◆ Exercise goal ◆
Look below for the line containing "What OpenSCAD source" and the line containing "is in millimetres."; repeat exactly those two lines and all lines between them, and nothing else.

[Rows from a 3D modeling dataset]
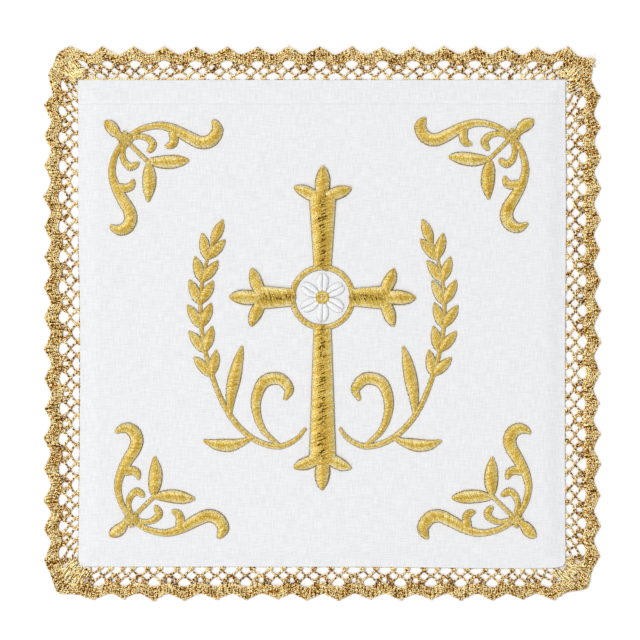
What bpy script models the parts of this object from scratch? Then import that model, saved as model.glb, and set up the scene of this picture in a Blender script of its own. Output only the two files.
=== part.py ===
"""A square linen chalice pall with a gold bobbin-lace edging and raised gold embroidery.

It lies flat on its back. The origin is under the middle of it, +X runs to the right of the
embroidered face, +Y towards its top hem, and +Z up out of that face. Lengths are in metres.
"""
import math

import bmesh
import bpy
from mathutils import Vector

MM = 0.001

# Driving sizes
LINEN_SIDE = 152.4 * MM
LINEN_THICK = 1.6 * MM
PIECE_GAP = 0.3 * MM
LACE_THICK = 1.0 * MM
LACE_REACH_X = 87.0 * MM
LACE_REACH_Y = 86.5 * MM
EMBROIDERY_BASE = LINEN_THICK + PIECE_GAP

# Linen: hem, crease and puckers
HEM_WIDTH = 7.4 * MM
HEM_STEP = 1.0 * MM
HEM_RAISE = 0.25 * MM
RIM_ROLL = 0.45 * MM
ON_RIM = 0.01 * MM
CREASE_BELOW_TOP = 28.4 * MM
CREASE_HALF_WIDTH = 0.7 * MM
CREASE_DEPTH = 0.18 * MM
CREASE_START = 35.0 * MM
CREASE_FADE = 10.0 * MM
PUCKER_REACH = 13.0 * MM
PUCKER_DEPTH = 0.3 * MM
PUCKER_PITCH = 5.2 * MM
PUCKER_BANDS = (  # centre and half width below the top edge, in mm, with the share of the full depth
    {"edge": "left", "centre": 41.5, "half": 8.0, "share": 1.0},
    {"edge": "left", "centre": 96.0, "half": 8.5, "share": 0.8},
    {"edge": "right", "centre": 37.0, "half": 9.0, "share": 0.6},
    {"edge": "right", "centre": 88.0, "half": 9.0, "share": 0.5},
)
EDGE_BOW = (  # how far each side edge stands in from the square, in mm, at a share of the way down
    {"down": 0.0, "left": -0.4, "right": 0.0},
    {"down": 0.25, "left": -0.4, "right": 0.25},
    {"down": 0.52, "left": 0.2, "right": 0.3},
    {"down": 0.72, "left": 0.1, "right": 0.5},
    {"down": 1.0, "left": -0.3, "right": 0.0},
)
LOWER_EDGE = (  # how far the lower edge hangs past the square, in mm, at a share of the way across
    {"across": 0.0, "hang": 0.0},
    {"across": 0.55, "hang": 0.0},
    {"across": 0.92, "hang": 0.75},
    {"across": 1.0, "hang": 0.5},
)
UPPER_CORNER = (1.3 * MM, 1.1 * MM)
LOWER_CORNER = (4.0 * MM, 2.4 * MM)
COLUMN_STEPS = (0.0, 1.3, 4.0, 8.5, 13.0, 35.0, 45.0, 76.2, 107.0, 139.4, 143.9, 148.4, 151.1, 152.4)
ROW_STEPS = (0.0, 1.1, 4.0, 7.4, 8.4, 20.0, 27.7, 28.4, 29.1, 33.5, 36.1, 38.7, 41.3, 43.9, 46.5, 49.5,
             68.0, 87.5, 90.1, 92.7, 95.3, 97.9, 100.5, 104.5, 128.0, 150.0, 151.3, 152.4)

# Lace: one scallop is one repeat, counted clockwise from the top left
LACE_SIDES = (  # each side's first and last scallop tip, in mm from the middle, and how far out its notches reach
    {"name": "top", "tips": 17, "first": -78.6, "last": 77.0, "notch": 0.72},
    {"name": "right", "tips": 16, "first": 70.9, "last": -73.1, "notch": 0.765},
    {"name": "bottom", "tips": 16, "first": 72.3, "last": -72.0, "notch": 0.76},
    {"name": "left", "tips": 17, "first": -74.2, "last": 77.5, "notch": 0.76},
)
LACE_CORNERS = (  # the gathered clump after each side, in mm, and how far out the notches beside it reach
    {"x": 84.3, "y": 82.3, "notch_before": 0.86, "notch_after": 0.80},
    {"x": 83.0, "y": -83.2, "notch_before": 0.88, "notch_after": 0.85},
    {"x": -83.0, "y": -84.6, "notch_before": 0.88, "notch_after": 0.95},
    {"x": -82.6, "y": 84.6, "notch_before": 0.97, "notch_after": 0.97},
)
SCALLOP = (  # one scallop's outline: share of the repeat past its tip, share of the full depth
    {"past": 0.0, "out": 1.0},
    {"past": 0.11, "out": 0.97},
    {"past": 0.36, "out": 0.77},
    {"past": 0.5, "out": 0.72},
    {"past": 0.64, "out": 0.77},
    {"past": 0.89, "out": 0.97},
)
NOTCH = 0.72
FOOT_INSET = 4.2 * MM
FOOT_GATHER_FROM = 50.0 * MM
FOOT_GATHER = 0.1
TIP_UNEVEN = 0.45 * MM
TIP_SHIFT = 0.3 * MM
FULL_TIP_EVERY = 5
FULL_TIP_FIRST = 2
EYELET = {"out": 0.42, "half_along": 0.185, "half_out": 0.155, "points": 8}
FOOT_GAP = {"out": 0.145, "half_along": 0.2, "half_out": 0.085, "points": 6}
HOLE_UNEVEN = 0.1

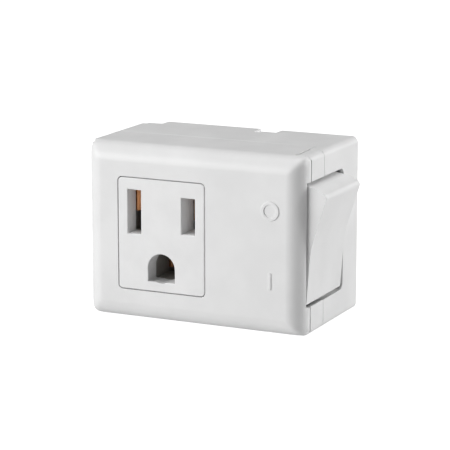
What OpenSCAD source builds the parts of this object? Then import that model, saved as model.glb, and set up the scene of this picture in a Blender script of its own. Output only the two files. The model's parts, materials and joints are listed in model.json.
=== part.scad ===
// Plug-in outlet tap with a rocker switch on its side.
// Frame: X to the right, Y towards the wall, Z up. The origin lies on the wall face,
// midway between the two plug blades. Every size is in millimetres.

/* [Case] */
// Width of the case, left to right
body_w = 50.8; // [50:0.1:62]
// Depth of the case, front face to wall face
body_d = 30; // [30:0.5:40]
// Height of the case
body_h = 38.2; // [37:0.1:46]
// Left side to the plug's centre line
plug_from_left = 18.2; // [17:0.1:19]
// Top to the blades' centre line
plug_from_top = 14.4; // [13.6:0.1:16]
// Thickness of the side walls
wall = 1.8; // [1.6:0.1:2.2]
// Thickness of the front wall
front_wall = 2.2; // [2:0.1:2.6]
// Thickness of the wall that meets the wall plate
rear_wall = 2.2; // [2:0.1:2.6]
// Radius of the roll around the front face
front_round = 4; // [2:0.1:4.4]
// Radius of the long edges beside the switch
switch_edge_round = 1.4; // [0.5:0.1:1.8]
// Radius of the long edges beside the outlet
outlet_edge_round = 0.9; // [0.5:0.1:1.8]

/* [Seams] */
// Front face to the cover's edge on the switch side
side_seam_depth = 4; // [3.6:0.1:5]
// Front face to the seam between switch frame and housing
frame_seam_depth = 11.2; // [9:0.1:13]
// Front face to the cover's edge on the other three sides
cover_depth = 14.7; // [14:0.1:17]
// Width of the switch frame's strip on the top and bottom
strip_w = 3.4; // [3:0.1:6]
// Width of the tight seams
seam_gap = 0.12; // [0.05:0.01:0.2]
// Width of the shadow line beside the switch
shadow_gap = 0.5; // [0.2:0.05:0.6]
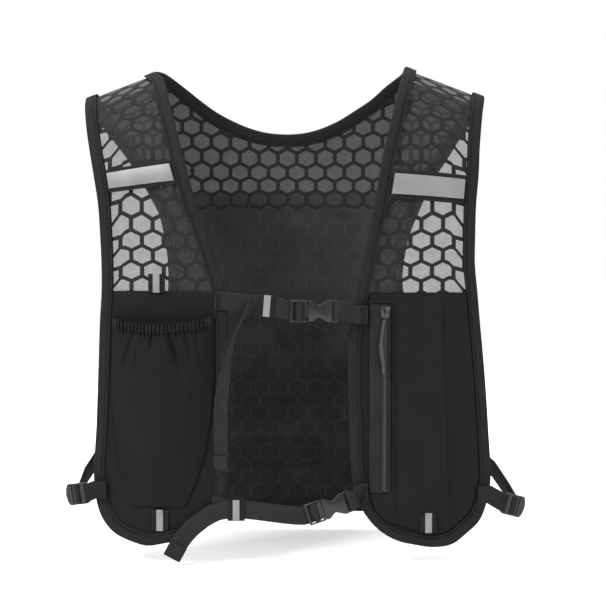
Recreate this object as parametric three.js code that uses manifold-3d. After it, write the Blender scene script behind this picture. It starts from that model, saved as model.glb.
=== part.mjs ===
// Running hydration vest, in millimetres.
// +Z is up, the wearer faces -Y and +X is the wearer's left hand, seen on the right from the front.
// The origin is midway between the two shoulder straps, at the height of their crests.
//
// The vest is worn: every panel lies on one smooth form, and a point of it is given by
// x, the run along the cloth from the shoulder crest (front positive, back negative)
// and the lift off the form.

import * as THREE from 'three';
import Module from 'manifold-3d';

const wasm = await Module();
wasm.setup();

// Overall form
const HALF_WIDTH = 180; // middle of the chest to the corner of the armhole
const FRONT_DROP = 408; // shoulder crest to the low corner of a front panel
const BACK_DROP = 404; // shoulder crest to the hem of the back
const NECK_DROP = 89; // shoulder crest to the lowest point of the back neckline
const STRAP_MIDDLE = 145; // middle of the vest to the middle of a shoulder strap
const CREST_SLOPE = 0.41; // how steeply the shoulders fall outwards
const CREST_ROUND = 60;
const FRONT = { side: -1, reach: 88, fall: 130, flare: 0.33 };
const BACK = { side: 1, reach: 82, fall: 115, flare: 0.27 };

// Cloth and trim
const CLOTH = 1.4; // wall of a fabric panel
const LAYER_GAP = 0.5; // clearance between one layer and the next
const JOIN_GAP = 0.5; // clearance between two panels that meet edge to edge
const BINDING_WIDTH = 9;
const BINDING_WALL = 0.9;
const CLOTH_TOP = CLOTH / 2;
const BINDING_TOP = CLOTH_TOP + LAYER_GAP + BINDING_WALL;
const BINDING_EDGE = BINDING_WIDTH + LAYER_GAP; // where the binding leaves the panel bare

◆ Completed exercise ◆
What OpenSCAD source builds the parts of this object? Then import that model, saved as model.glb, and set up the scene of this picture in a Blender script of its own. Output only the two files. The model's parts, materials and joints are listed in model.json.
=== part.scad ===
// Plug-in outlet tap with a rocker switch on its side.
// Frame: X to the right, Y towards the wall, Z up. The origin lies on the wall face,
// midway between the two plug blades. Every size is in millimetres.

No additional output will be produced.